> [Data supplied]:

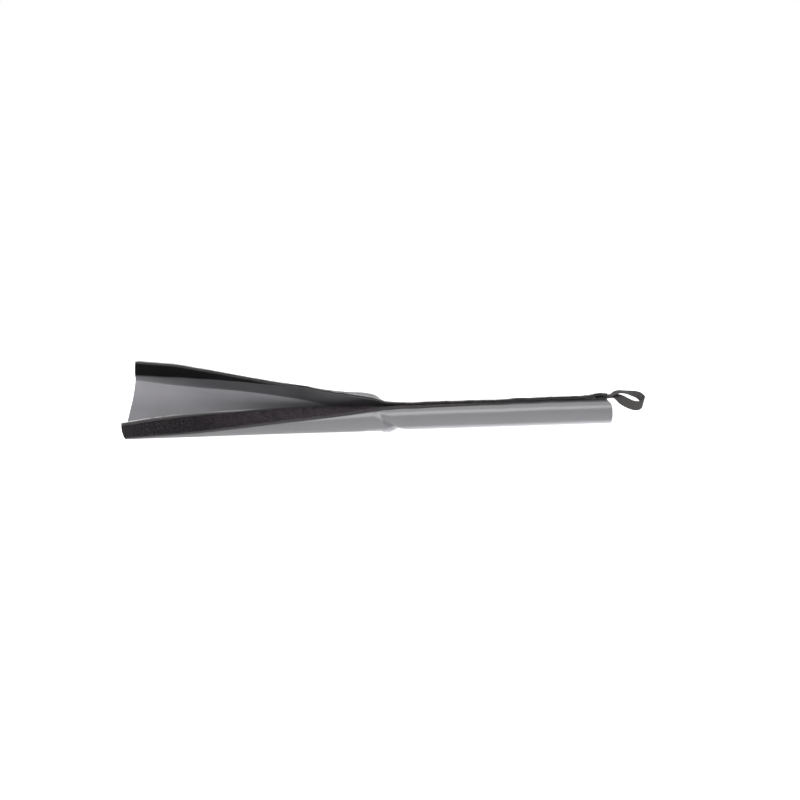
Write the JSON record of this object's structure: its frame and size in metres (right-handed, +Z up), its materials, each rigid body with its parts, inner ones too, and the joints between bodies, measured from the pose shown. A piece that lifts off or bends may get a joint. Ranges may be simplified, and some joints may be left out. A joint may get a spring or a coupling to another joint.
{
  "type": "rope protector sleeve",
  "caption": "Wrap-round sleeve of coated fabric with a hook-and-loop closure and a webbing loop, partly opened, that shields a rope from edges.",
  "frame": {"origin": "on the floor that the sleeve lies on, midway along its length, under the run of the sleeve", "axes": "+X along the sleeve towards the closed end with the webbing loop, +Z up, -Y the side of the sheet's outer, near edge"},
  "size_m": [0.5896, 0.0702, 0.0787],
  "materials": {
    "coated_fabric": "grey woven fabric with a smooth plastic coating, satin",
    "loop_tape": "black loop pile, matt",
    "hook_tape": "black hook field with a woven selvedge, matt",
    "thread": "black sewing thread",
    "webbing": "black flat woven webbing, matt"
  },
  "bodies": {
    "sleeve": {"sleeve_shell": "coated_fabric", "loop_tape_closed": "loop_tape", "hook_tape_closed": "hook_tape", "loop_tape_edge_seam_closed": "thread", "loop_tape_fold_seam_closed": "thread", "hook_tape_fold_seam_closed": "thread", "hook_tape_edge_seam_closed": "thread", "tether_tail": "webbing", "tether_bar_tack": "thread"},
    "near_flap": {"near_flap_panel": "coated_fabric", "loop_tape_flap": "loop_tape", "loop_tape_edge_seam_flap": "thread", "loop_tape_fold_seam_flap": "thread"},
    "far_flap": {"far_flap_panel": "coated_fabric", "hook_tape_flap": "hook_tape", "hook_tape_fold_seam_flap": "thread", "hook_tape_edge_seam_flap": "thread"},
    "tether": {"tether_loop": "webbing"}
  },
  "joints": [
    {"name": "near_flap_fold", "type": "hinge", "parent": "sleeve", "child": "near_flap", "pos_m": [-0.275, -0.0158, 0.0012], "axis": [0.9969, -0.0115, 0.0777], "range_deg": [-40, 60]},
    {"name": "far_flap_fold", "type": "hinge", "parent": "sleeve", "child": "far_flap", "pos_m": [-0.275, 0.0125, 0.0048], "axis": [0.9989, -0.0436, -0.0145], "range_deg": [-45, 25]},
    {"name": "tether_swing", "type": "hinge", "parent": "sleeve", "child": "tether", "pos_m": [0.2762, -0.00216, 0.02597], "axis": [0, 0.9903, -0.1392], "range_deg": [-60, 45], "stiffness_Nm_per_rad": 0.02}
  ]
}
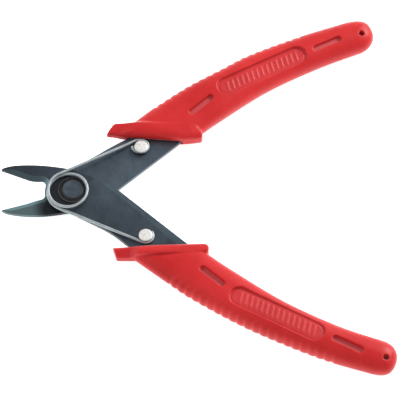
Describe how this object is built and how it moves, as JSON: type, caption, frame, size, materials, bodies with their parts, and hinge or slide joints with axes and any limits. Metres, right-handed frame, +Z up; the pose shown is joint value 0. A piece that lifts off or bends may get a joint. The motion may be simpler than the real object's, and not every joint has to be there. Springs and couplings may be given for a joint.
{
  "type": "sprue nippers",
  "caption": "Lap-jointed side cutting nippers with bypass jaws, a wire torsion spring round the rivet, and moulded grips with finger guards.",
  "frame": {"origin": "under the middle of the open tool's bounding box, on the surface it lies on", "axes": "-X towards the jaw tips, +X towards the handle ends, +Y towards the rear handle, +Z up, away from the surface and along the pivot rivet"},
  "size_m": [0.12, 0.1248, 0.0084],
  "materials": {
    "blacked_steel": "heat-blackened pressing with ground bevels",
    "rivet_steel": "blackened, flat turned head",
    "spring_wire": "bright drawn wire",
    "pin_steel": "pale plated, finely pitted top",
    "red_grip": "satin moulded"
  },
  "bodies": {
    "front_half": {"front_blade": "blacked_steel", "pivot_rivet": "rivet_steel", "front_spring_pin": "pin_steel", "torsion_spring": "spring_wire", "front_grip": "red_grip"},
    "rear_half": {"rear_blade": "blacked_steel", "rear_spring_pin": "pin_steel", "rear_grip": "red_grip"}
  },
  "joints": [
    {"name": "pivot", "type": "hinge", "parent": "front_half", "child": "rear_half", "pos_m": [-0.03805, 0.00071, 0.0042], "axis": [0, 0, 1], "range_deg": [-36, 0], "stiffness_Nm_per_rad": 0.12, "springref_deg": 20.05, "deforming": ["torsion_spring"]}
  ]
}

...

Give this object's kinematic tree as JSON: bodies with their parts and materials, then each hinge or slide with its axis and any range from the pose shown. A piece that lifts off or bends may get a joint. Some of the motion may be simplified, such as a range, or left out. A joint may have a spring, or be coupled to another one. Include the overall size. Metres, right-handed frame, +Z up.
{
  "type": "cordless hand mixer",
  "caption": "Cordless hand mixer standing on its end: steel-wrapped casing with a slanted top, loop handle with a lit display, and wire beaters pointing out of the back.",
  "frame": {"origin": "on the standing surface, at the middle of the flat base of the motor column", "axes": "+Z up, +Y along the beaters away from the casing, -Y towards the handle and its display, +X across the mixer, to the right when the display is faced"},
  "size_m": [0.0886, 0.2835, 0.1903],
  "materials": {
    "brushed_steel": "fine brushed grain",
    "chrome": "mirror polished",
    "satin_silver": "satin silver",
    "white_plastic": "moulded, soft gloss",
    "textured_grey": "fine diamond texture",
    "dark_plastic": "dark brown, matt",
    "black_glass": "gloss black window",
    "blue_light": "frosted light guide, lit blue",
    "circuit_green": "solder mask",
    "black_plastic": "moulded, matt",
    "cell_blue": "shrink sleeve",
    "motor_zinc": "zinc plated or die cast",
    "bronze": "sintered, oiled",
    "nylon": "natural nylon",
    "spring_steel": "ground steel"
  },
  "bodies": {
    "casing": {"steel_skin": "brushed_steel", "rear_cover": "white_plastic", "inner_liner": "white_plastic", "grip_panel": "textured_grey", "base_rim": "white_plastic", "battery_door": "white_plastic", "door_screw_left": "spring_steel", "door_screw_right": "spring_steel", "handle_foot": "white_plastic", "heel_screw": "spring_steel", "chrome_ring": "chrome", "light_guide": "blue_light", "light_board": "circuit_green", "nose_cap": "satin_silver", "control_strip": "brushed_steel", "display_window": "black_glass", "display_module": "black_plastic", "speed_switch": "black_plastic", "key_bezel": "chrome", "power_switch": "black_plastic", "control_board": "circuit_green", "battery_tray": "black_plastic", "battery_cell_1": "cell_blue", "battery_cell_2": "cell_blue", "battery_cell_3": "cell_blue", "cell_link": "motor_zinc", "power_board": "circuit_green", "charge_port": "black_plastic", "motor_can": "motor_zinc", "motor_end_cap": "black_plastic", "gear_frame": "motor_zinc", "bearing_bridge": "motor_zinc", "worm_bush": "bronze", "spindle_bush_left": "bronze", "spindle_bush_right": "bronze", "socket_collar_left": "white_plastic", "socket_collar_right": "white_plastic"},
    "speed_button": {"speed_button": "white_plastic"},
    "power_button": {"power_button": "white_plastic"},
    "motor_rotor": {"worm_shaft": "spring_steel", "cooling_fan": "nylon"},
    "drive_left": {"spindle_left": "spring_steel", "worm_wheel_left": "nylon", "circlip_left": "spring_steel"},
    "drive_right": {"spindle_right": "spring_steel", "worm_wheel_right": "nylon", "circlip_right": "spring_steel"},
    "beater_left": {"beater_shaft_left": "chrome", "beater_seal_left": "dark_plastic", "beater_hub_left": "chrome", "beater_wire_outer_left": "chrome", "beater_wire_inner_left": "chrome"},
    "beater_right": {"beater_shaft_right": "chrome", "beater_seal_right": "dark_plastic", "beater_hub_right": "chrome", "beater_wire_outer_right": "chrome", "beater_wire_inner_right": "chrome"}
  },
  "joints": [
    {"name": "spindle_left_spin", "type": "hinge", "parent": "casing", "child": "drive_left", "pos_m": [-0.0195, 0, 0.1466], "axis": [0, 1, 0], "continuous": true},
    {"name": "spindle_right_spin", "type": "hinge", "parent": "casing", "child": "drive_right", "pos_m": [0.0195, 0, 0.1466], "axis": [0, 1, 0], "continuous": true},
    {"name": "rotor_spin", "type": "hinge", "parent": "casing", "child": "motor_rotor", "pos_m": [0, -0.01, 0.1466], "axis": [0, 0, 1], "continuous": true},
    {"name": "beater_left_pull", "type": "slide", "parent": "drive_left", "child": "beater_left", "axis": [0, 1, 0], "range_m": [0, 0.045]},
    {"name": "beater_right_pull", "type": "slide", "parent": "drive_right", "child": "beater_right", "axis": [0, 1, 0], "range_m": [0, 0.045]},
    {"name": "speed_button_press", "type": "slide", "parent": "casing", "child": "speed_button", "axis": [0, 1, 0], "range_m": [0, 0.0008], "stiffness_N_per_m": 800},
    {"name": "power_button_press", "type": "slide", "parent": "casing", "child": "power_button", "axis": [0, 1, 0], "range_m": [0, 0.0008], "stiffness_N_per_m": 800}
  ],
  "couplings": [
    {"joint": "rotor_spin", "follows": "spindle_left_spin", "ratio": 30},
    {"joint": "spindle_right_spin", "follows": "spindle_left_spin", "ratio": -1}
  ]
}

> [Aim of the exercise]: Track down every line with the word "caption" and copy it.

> [Finished answer]:
  "caption": "Wrap-round sleeve of coated fabric with a hook-and-loop closure and a webbing loop, partly opened, that shields a rope from edges.",
Describe how this object is built and how it moves, as JSON: type, caption, frame, size, materials, bodies with their parts, and hinge or slide joints with axes and any limits. Metres, right-handed frame, +Z up; the pose shown is joint value 0. A piece that lifts off or bends may get a joint. The motion may be simpler than the real object's, and not every joint has to be there. Springs and couplings may be given for a joint.
  "caption": "Lap-jointed side cutting nippers with bypass jaws, a wire torsion spring round the rivet, and moulded grips with finger guards.",
  "caption": "Cordless hand mixer standing on its end: steel-wrapped casing with a slanted top, loop handle with a lit display, and wire beaters pointing out of the back.",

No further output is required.